The contrast became even sharper in terms of outcomes. Trump’s three-day visit was heavy on symbolism but comparatively thin on substance. Discussions covered trade, technology restrictions, Iran, strategic stability, and Taiwan, while both sides hinted at possible economic arrangements involving agriculture, energy, and aviation. Yet, the structural tensions underpinning the relationship remained unresolved. There were no meaningful breakthroughs on tariffs, semiconductor restrictions, or broader strategic competition. The exercise was essentially about stabilisation, preventing escalation while preserving room for manoeuvre.

Putin’s shorter visit, by contrast, yielded far more tangible outcomes. Multiple agreements were concluded across trade, energy, transport, technology, and cultural cooperation. Joint statements emphasised multipolarity, opposition to Western “hegemony”, and the consolidation of a strategic partnership that both sides described as being at a “historic high”. While major sticking points, such as the Power of Siberia 2 pipeline, remain unresolved, the overall trajectory of the relationship remains unmistakably upward. Unlike the transactional and fragile US-China engagement, the China-Russia partnership continues to deepen because it is anchored in converging geopolitical interests.

For Xi Jinping, the larger strategic objective extended beyond either bilateral relationship. By hosting Trump and Putin in rapid succession, Beijing sought to demonstrate diplomatic centrality in an era of systemic flux. China was projecting itself not merely as another great power, but as the indispensable balancing force in an emerging multipolar order – capable of engaging adversaries and partners alike without being constrained by either.

The visit by Donald Trump served an important tactical purpose for China and for Xi Jinping personally. Beijing’s immediate priority is not confrontation for its own sake, but the creation of strategic breathing space during a period of mounting internal and external pressure. China is navigating slowing economic growth, persistent weaknesses in the property sector, demographic decline, and growing restrictions imposed by the United States and its allies on advanced technology transfer. At the same time, the Chinese leadership is accelerating efforts to achieve greater self-reliance in semiconductors, artificial intelligence, advanced manufacturing, and defence technologies. These are long-term projects that require stability in the external environment.

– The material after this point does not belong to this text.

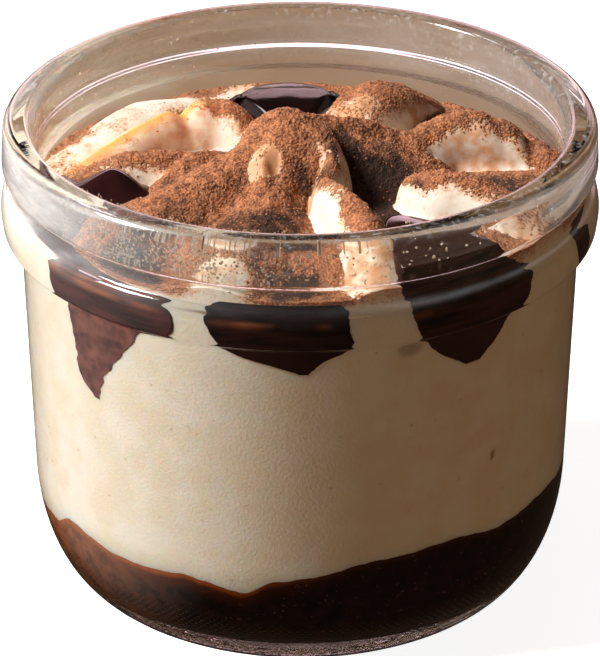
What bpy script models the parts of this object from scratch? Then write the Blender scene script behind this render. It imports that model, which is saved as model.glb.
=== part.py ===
"""A layered dessert cup, built together with its clear glass jar.

The glass is one turned wall with a ribbed lip. From the floor up it holds a
coffee-soaked layer, a deep cream layer, a piped cream swirl and five runs of
dark sauce that lie between the cream and the glass or pool between the ribs.

Sizes are in millimetres and angles in degrees. Angle 0 points along +X, and
-90 is the front. Lengths turn into metres only where a mesh is written.
"""
import math
from dataclasses import dataclass

import bmesh
import bpy
import numpy as np

MM = 0.001

# Room left between two pieces that touch in the real cup
GAP = 0.3

# Glass, outside, from the rim down
RIM_Z = 76.4
MOUTH_RADIUS = 41.4
RIM_FLAT_RADIUS = 44.2
LIP_TOP_RADIUS = 45.3
LIP_TOP_Z = 75.4
LIP_LOW_RADIUS = 45.6
LIP_LOW_Z = 69.4
NECK_RADIUS = 44.1
FLANGE_TOP_Z = 65.6
FLANGE_RADIUS = 46.0
FLANGE_WIDEST_Z = 62.6
FLANGE_LOW_RADIUS = 45.6
FLANGE_LOW_Z = 59.4
BODY_TOP_RADIUS = 43.0
BODY_TOP_Z = 58.0
BODY_LOW_RADIUS = 41.9
CORNER_Z = 19.5
FOOT_RADIUS = 32.3
PUNT_RADIUS = 28.5
PUNT_RISE = 0.9

# Glass, inside
INNER_TOP_RADIUS = 40.6
INNER_TOP_Z = 74.4
INNER_MID_RADIUS = 40.2
INNER_MID_Z = 58.0
INNER_LOW_RADIUS = 39.1
INNER_CORNER_Z = 20.0
FLOOR_RADIUS = 29.5
FLOOR_Z = 4.6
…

Against that backdrop, even limited stabilisation in relations with the United States carries significant value for Beijing. Tactical de-escalation reduces the immediate risk of economic disruption, lowers the chances of a sudden crisis over trade or Taiwan, and creates room for China to consolidate domestic capabilities without facing simultaneous external shocks. From Beijing’s perspective, managing competition with Washington is not about resolving the rivalry – which Chinese strategists increasingly see as structural and enduring – but about pacing it on terms more favourable to China’s long-term rise. A temporary thaw with Washington, therefore, functions less as reconciliation than as strategic delay: it buys time, preserves economic access, and prevents the formation of a more unified anti-China coalition while Beijing strengthens its position for what it expects will be a prolonged era of great-power competition.

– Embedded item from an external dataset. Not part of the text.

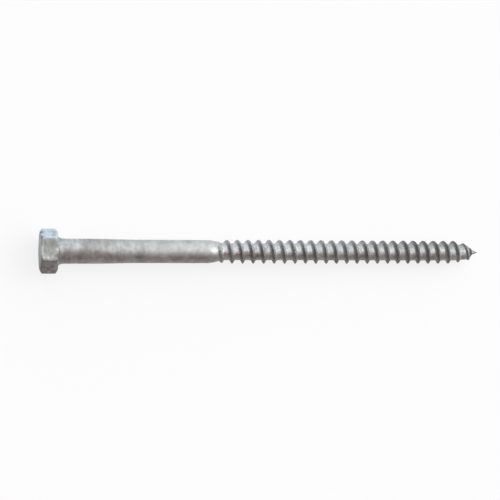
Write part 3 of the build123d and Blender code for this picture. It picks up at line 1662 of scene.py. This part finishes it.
@dataclass
class Studio:
    """Pale floor, soft light and the camera.

    The sky is bright on the lit side, with a cool band low down, and dim on the other side and
    past the head. sky_blend, cool_height and head_reach say over which part of a direction,
    across, up and along, it changes. sky_lean turns the first change towards the tip.
    """

    axis: Axis
    aim: float = 80.04 * MM
    aim_aside: float = 0.72 * MM
    distance: float = 624.0 * MM
    tilt_to_head: float = math.radians(12.11)
    tilt_aside: float = math.radians(4.52)
    roll: float = math.radians(0.19)
    lens: float = 107.76
    sensor: float = 36.0
    near_clip: float = 0.01
    floor_half: float = 30.0
    floor_colour: Colour = (0.95, 0.93, 0.92)
    floor_roughness: float = 0.9
    floor_glow: float = 0.78
    window_towards: Direction = (0.66, 0.24, 0.72)
    window_distance: float = 2.4
    window_size: float = 1.2
    window_level: float = 0.22
    window_colour: Colour = (0.90, 0.96, 1.0)
    sky_level: float = 1.15
    sky_blend: float = 0.3
    sky_lean: float = 0.7
    sky_shift: float = 0.03
    bright_side: Colour = (1.27, 1.26, 1.24)
    cool_side: Colour = (1.13, 1.28, 1.44)
    cool_height: tuple[float, float] = (0.75, 0.1)
    dim_side: Colour = (0.36, 0.325, 0.305)
    head_side: Colour = (0.20, 0.195, 0.225)
    head_reach: tuple[float, float] = (-0.15, -0.65)

    def build(self) -> None:
        """Builds the floor, the window, the world and the camera."""
        self._floor()
        self._window()
        self._world()
        self._camera()

    def _floor(self) -> None:
        """A wide pale floor that also glows where it is seen, so that it looks white."""
        half = self.floor_half
        mesh = bpy.data.meshes.new("floor")
        corners = [(-half, -half, 0.0), (half, -half, 0.0), (half, half, 0.0), (-half, half, 0.0)]
        mesh.from_pydata(corners, [], [(0, 1, 2, 3)])
        floor = bpy.data.objects.new("floor", mesh)
        bpy.context.scene.collection.objects.link(floor)
        material = bpy.data.materials.new("pale_floor")
        material.use_nodes = True
        nodes = material.node_tree.nodes
        bench = NodeBench(material.node_tree)
        shader = nodes["Principled BSDF"]
        bench.feed(shader.inputs["Base Color"], (*self.floor_colour, 1.0))
        bench.feed(shader.inputs["Roughness"], self.floor_roughness)
        bench.feed(shader.inputs["Specular IOR Level"], 0.0)
        rays = bench.add("ShaderNodeLightPath").outputs
        seen = bench.math("MAXIMUM", rays["Is Camera Ray"], rays["Is Glossy Ray"])
        seen = bench.math("MAXIMUM", seen, rays["Is Transmission Ray"])
        white = bench.add("ShaderNodeEmission")
        mix = bench.add("ShaderNodeMixShader")
        layers = (bench.math("MULTIPLY", seen, self.floor_glow), shader.outputs[0], white.outputs[0])
        for target, value in zip(mix.inputs, layers):
            bench.feed(target, value)
        bench.feed(nodes["Material Output"].inputs["Surface"], mix.outputs[0])
        mesh.materials.append(material)

    def _window(self) -> None:
        """One large square lamp to the cool side, facing the screw.

        window_level is the brightness that it alone gives a white surface that faces it, where 1
        is white.
        """
        towards = Vector(self.window_towards)
        data = bpy.data.lights.new("window", "AREA")
        data.size = self.window_size
        data.energy = self.window_level * math.pi**2 * self.window_distance**2
        data.color = self.window_colour
        lamp = bpy.data.objects.new("window", data)
        lamp.location = towards.normalized() * self.window_distance
        lamp.rotation_euler = (-towards).to_track_quat("-Z", "Y").to_euler()
        bpy.context.scene.collection.objects.link(lamp)

    def _world(self) -> None:
        """Soft light from all round: cool and bright on one side, dim and warm on the other."""
        world = bpy.data.worlds.new("room")
        bpy.context.scene.world = world
        world.use_nodes = True
        bench = NodeBench(world.node_tree)
        split = bench.add("ShaderNodeSeparateXYZ")
        bench.feed(split.inputs[0], bench.add("ShaderNodeTexCoord").outputs["Generated"])
        along, across, up = split.outputs
        lean = bench.math("MULTIPLY_ADD", along, self.sky_lean, self.sky_shift)
        side = bench.math("ADD", across, lean)
        lit = bench.smooth_range(side, -self.sky_blend, self.sky_blend)
        low = bench.smooth_range(up, *self.cool_height)
        bright = bench.blend(low, self.bright_side, self.cool_side)
        sky = bench.blend(lit, self.dim_side, bright)
        behind = bench.smooth_range(along, *self.head_reach)
        sky = bench.blend(behind, sky, self.head_side)
        background = world.node_tree.nodes["Background"]
        bench.feed(background.inputs["Color"], sky)
        bench.feed(background.inputs["Strength"], self.sky_level)

    def _camera(self) -> None:
        """A long lens over the screw, leaning towards the head."""
        axis = self.axis
        out = axis.up * math.cos(self.tilt_aside) - axis.side * math.sin(self.tilt_aside)
        out = out * math.cos(self.tilt_to_head) - axis.along * math.sin(self.tilt_to_head)
        level = (axis.along - out * axis.along.dot(out)).normalized()
        upright = out.cross(level)
        right = level * math.cos(self.roll) + upright * math.sin(self.roll)
        above = upright * math.cos(self.roll) - level * math.sin(self.roll)
        target = axis.bearing + axis.along * self.aim + above * self.aim_aside
        data = bpy.data.cameras.new("camera")
        data.lens = self.lens
        data.sensor_width = self.sensor
        data.clip_start = self.near_clip
        camera = bpy.data.objects.new("camera", data)
        sides = (right, above, out, target + out * self.distance)
        rows = [[side[row] for side in sides] for row in range(3)]
        camera.matrix_world = Matrix((*rows, (0.0, 0.0, 0.0, 1.0)))
        bpy.context.scene.collection.objects.link(camera)
        bpy.context.scene.camera = camera


def main() -> None:
    """Loads the frame, builds the screw and its studio, and logs the screw's face count."""
    logging.basicConfig(level=logging.INFO, format="%(message)s")
    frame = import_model()
    sizes = ScrewSizes()
    axis = Axis.from_record(frame["record"], sizes)
    screw = LagScrew(axis, sizes).build()
    LOG.info("%s: %d faces", screw.name, len(screw.data.polygons))
    Studio(axis).build()
    bpy.context.scene.view_settings.view_transform = "Standard"


if __name__ == "__main__":
    main()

The subsequent visit by Vladimir Putin reinforced a different but complementary dimension of China’s grand strategy. For Beijing, Russia has become an increasingly valuable strategic rear – a large continental power that helps secure China’s northern flank while simultaneously distracting and dividing Western attention. The partnership offers several concrete benefits. Russia remains a critical supplier of discounted energy, helping underpin China’s long-term energy security at a time of geopolitical uncertainty. Diplomatic coordination between Moscow and Beijing also strengthens both countries’ ability to resist Western pressure in multilateral forums and promote narratives challenging a US-led international order.

At the same time, the balance within the relationship is gradually shifting in China’s favour. Russia’s isolation from Western markets after the war in Ukraine has deepened its economic dependence on China for trade, finance, technology, and diplomatic support. This asymmetry gives Beijing growing leverage while allowing it to benefit from access to Russian commodities and strategic cooperation without assuming the full costs of Moscow’s confrontation with the West.

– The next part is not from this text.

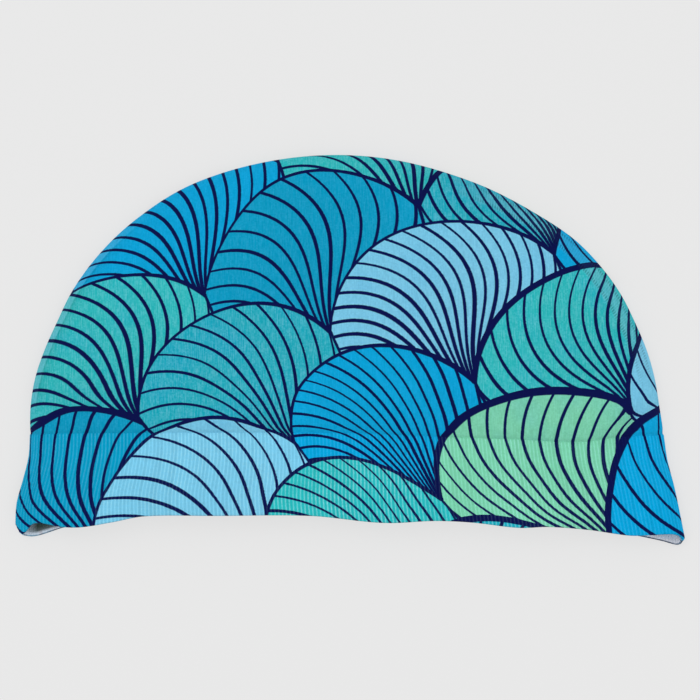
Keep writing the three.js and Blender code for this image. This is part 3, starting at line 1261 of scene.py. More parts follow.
    def _front_fan(self, x: Field, y: Field) -> FanPlace:
        """Finds the fan that lies in front at each place: the lowest row that reaches it.

        Args:
            x: The place along the rows.
            y: The place over them.

        Returns:
            The place in that fan.
        """
        top = ((y + self.fan_radius) / self.row_pitch).floor()
        found = aside = ahead = column = row = top * 0.0
        for below in reversed(range(self.rows_over)):
            its_row = top - float(below)
            offset = (its_row / 2.0).fraction()
            its_column = (x / self.fan_width - offset + 0.5).floor() + offset
            its_aside = x - its_column * self.fan_width
            its_ahead = y - its_row * self.row_pitch
            inside = its_aside * its_aside + its_ahead * its_ahead < self.fan_radius**2
            new = inside * (1.0 - found)
            aside, ahead = aside + new * its_aside, ahead + new * its_ahead
            column, row = column + new * its_column, row + new * its_row
            found = found.most(inside)
        return FanPlace(aside, ahead, column, row)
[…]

Equally significant were the political optics surrounding the sequencing of the two visits. By hosting Putin immediately after Trump, Xi sent a deliberate signal that engagement with Washington would not come at the expense of the China-Russia partnership. This was aimed at both external and domestic audiences. Internationally, it undercut recurring speculation in Western strategic circles that the United States might eventually replicate a “reverse Nixon” strategy, drawing Russia away from China to weaken Beijing. The choreography of the meetings instead projected continuity and strategic alignment between Moscow and Beijing despite tactical outreach to Washington. Domestically, it reinforced the image of Xi as a leader capable of balancing great-power diplomacy without compromising China’s core strategic partnerships.

These back-to-back summits have been a textbook display of Chinese realpolitik. Xi Jinping successfully projected strength, balance, and diplomatic confidence while carefully calibrating outcomes according to the nature of each relationship. The symbolism may, in some respects, have exceeded the substantive achievements, but symbolism itself is now an essential currency of great-power politics. And in that domain, Beijing ensured that it dominated the global stage.